AR text should be rendered at a minimum of 24pt equivalent at the intended viewing distance. Apple’s visionOS uses 24pt as a minimum for body text at standard orbital distance — smaller than this and legibility degrades significantly on current hardware. Text floating over an uncontrolled real-world background needs treatment to maintain legibility: a frosted glass panel, a dark scrim, or a contrasting card. Don’t rely on the real-world background providing sufficient contrast, because it won’t consistently.

For font choice, sans-serif fonts outperform serif fonts on XR displays. Thin or light weight fonts render poorly at sizes below 28pt. Use medium or regular weight as a minimum.

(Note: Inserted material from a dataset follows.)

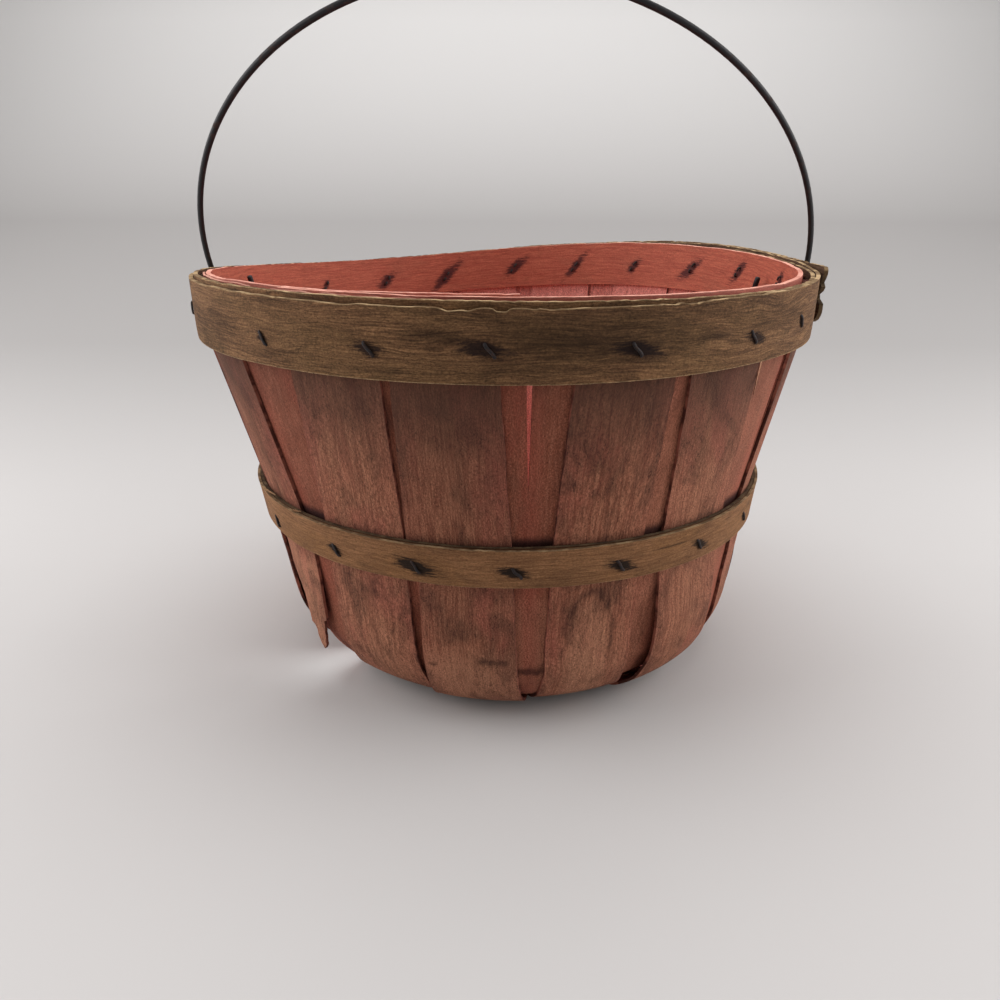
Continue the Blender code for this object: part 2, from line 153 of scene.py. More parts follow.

And critically: test text legibility across multiple real-world environments. Bright outdoor, dim indoor, patterned backgrounds — not just your studio setup.

Designing for Comfort at Scale

For any application intended for extended use (15 minutes or more), physical comfort is a design constraint, not a nice-to-have.

Keep interaction density reasonable. Frequent precise gestures are tiring, so batch interactions, reduce unnecessary taps, and provide shortcuts for expert users. Don’t place critical content at the edges of the FOV — it requires repeated head movement to see and sits outside comfortable gaze range. For long training or work sessions, prompt periodic breaks and allow comfortable pausing. And design explicitly for either sitting or standing use: the optimal UI height and radius is different for each, and trying to serve both without modes usually serves neither well.

The Bottom Line

Spatial computing design is a distinct discipline from screen UI design. The physiological constraints — VAC, arm fatigue, field of view — aren’t stylistic choices. They determine whether an application is comfortable to use for more than 15 minutes. Invest in comfort zone testing early, design explicit affordances for hand tracking, and treat text legibility on uncontrolled backgrounds as a core technical requirement.